> [Work required]: Repeat each record below exactly as given.

# Start of Source records

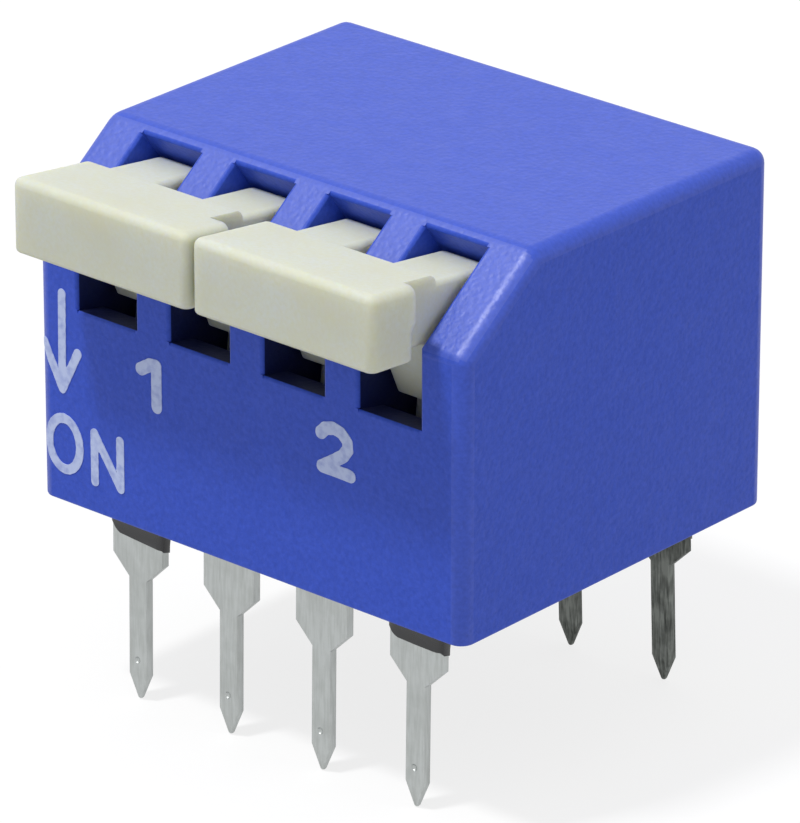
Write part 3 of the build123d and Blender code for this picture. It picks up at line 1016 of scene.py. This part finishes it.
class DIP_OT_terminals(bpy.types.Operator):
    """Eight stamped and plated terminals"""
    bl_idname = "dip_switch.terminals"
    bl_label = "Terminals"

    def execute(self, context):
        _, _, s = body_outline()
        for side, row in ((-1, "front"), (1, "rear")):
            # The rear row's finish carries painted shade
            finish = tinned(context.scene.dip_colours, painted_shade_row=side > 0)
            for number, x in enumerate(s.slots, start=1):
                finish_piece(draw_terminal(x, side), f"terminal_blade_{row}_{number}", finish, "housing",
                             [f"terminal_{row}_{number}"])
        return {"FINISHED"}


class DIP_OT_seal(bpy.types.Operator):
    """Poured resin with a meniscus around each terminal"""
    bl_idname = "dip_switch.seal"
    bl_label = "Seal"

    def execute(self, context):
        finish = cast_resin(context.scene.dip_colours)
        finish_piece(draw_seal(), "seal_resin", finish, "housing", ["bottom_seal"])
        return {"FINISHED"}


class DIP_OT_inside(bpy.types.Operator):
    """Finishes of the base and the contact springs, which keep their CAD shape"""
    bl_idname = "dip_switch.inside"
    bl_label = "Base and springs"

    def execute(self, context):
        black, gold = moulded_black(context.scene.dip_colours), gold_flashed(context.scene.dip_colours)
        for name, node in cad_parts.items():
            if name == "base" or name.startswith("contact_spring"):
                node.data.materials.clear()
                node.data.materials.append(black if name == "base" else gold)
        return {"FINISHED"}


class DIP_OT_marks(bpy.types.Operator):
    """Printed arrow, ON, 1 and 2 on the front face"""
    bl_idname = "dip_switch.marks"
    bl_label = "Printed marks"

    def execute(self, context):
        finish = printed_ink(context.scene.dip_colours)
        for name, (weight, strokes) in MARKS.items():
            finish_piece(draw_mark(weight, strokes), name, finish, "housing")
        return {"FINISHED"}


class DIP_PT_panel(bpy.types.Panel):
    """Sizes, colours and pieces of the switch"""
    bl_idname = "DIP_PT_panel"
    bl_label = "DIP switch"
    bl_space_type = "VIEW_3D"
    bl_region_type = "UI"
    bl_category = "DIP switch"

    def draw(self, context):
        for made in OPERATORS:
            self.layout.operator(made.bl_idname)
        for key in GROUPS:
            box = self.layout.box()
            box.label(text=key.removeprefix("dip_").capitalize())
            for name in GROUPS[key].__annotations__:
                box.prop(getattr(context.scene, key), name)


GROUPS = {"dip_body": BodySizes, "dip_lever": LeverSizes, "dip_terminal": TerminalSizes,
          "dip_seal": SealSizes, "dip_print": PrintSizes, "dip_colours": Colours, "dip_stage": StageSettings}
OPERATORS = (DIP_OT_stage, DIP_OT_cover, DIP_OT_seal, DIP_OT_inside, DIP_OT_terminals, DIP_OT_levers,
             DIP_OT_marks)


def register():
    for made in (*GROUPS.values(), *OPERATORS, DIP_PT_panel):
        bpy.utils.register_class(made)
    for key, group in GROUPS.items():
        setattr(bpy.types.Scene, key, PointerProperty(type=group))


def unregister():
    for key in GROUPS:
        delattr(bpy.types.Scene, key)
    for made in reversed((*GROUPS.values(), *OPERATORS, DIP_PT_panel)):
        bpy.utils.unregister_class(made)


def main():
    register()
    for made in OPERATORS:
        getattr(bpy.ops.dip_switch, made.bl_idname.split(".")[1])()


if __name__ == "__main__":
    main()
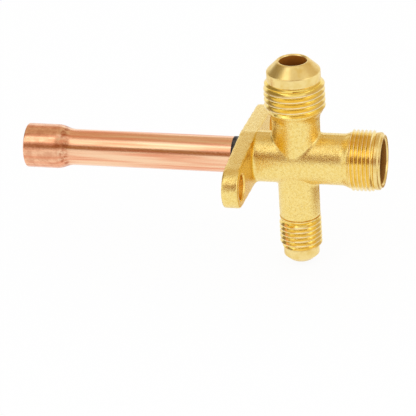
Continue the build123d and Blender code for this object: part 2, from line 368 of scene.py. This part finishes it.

# End of Source records

> [Problem solution]:
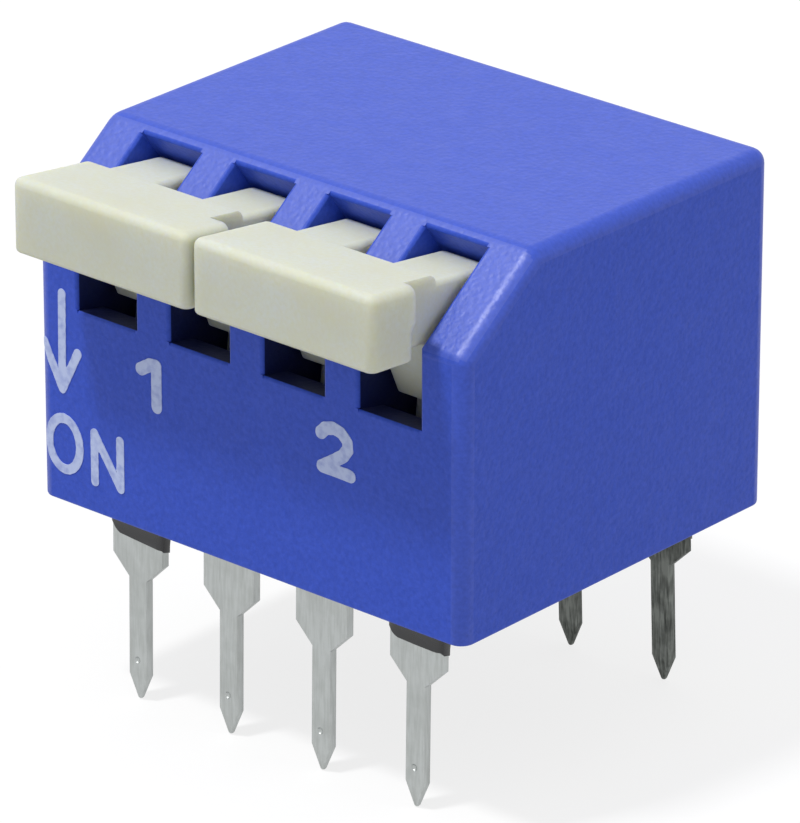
Write part 3 of the build123d and Blender code for this picture. It picks up at line 1016 of scene.py. This part finishes it.
class DIP_OT_terminals(bpy.types.Operator):
    """Eight stamped and plated terminals"""
    bl_idname = "dip_switch.terminals"
    bl_label = "Terminals"

    def execute(self, context):
        _, _, s = body_outline()
        for side, row in ((-1, "front"), (1, "rear")):
            # The rear row's finish carries painted shade
            finish = tinned(context.scene.dip_colours, painted_shade_row=side > 0)
            for number, x in enumerate(s.slots, start=1):
                finish_piece(draw_terminal(x, side), f"terminal_blade_{row}_{number}", finish, "housing",
                             [f"terminal_{row}_{number}"])
        return {"FINISHED"}


class DIP_OT_seal(bpy.types.Operator):
    """Poured resin with a meniscus around each terminal"""
    bl_idname = "dip_switch.seal"
    bl_label = "Seal"

    def execute(self, context):
        finish = cast_resin(context.scene.dip_colours)
        finish_piece(draw_seal(), "seal_resin", finish, "housing", ["bottom_seal"])
        return {"FINISHED"}


class DIP_OT_inside(bpy.types.Operator):
    """Finishes of the base and the contact springs, which keep their CAD shape"""
    bl_idname = "dip_switch.inside"
    bl_label = "Base and springs"

    def execute(self, context):
        black, gold = moulded_black(context.scene.dip_colours), gold_flashed(context.scene.dip_colours)
        for name, node in cad_parts.items():
            if name == "base" or name.startswith("contact_spring"):
                node.data.materials.clear()
                node.data.materials.append(black if name == "base" else gold)
        return {"FINISHED"}


class DIP_OT_marks(bpy.types.Operator):
    """Printed arrow, ON, 1 and 2 on the front face"""
    bl_idname = "dip_switch.marks"
    bl_label = "Printed marks"

    def execute(self, context):
        finish = printed_ink(context.scene.dip_colours)
        for name, (weight, strokes) in MARKS.items():
            finish_piece(draw_mark(weight, strokes), name, finish, "housing")
        return {"FINISHED"}


class DIP_PT_panel(bpy.types.Panel):
    """Sizes, colours and pieces of the switch"""
    bl_idname = "DIP_PT_panel"
    bl_label = "DIP switch"
    bl_space_type = "VIEW_3D"
    bl_region_type = "UI"
    bl_category = "DIP switch"

    def draw(self, context):
        for made in OPERATORS:
            self.layout.operator(made.bl_idname)
        for key in GROUPS:
            box = self.layout.box()
            box.label(text=key.removeprefix("dip_").capitalize())
            for name in GROUPS[key].__annotations__:
                box.prop(getattr(context.scene, key), name)


GROUPS = {"dip_body": BodySizes, "dip_lever": LeverSizes, "dip_terminal": TerminalSizes,
          "dip_seal": SealSizes, "dip_print": PrintSizes, "dip_colours": Colours, "dip_stage": StageSettings}
OPERATORS = (DIP_OT_stage, DIP_OT_cover, DIP_OT_seal, DIP_OT_inside, DIP_OT_terminals, DIP_OT_levers,
             DIP_OT_marks)


def register():
    for made in (*GROUPS.values(), *OPERATORS, DIP_PT_panel):
        bpy.utils.register_class(made)
    for key, group in GROUPS.items():
        setattr(bpy.types.Scene, key, PointerProperty(type=group))


def unregister():
    for key in GROUPS:
        delattr(bpy.types.Scene, key)
    for made in reversed((*GROUPS.values(), *OPERATORS, DIP_PT_panel)):
        bpy.utils.unregister_class(made)


def main():
    register()
    for made in OPERATORS:
        getattr(bpy.ops.dip_switch, made.bl_idname.split(".")[1])()


if __name__ == "__main__":
    main()
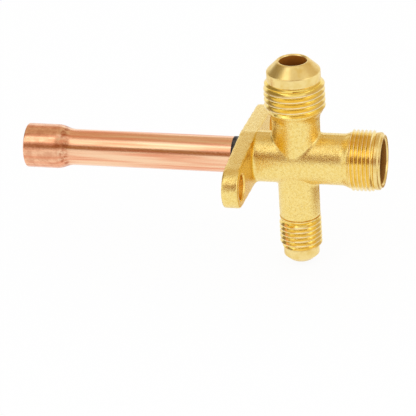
Continue the build123d and Blender code for this object: part 2, from line 368 of scene.py. This part finishes it.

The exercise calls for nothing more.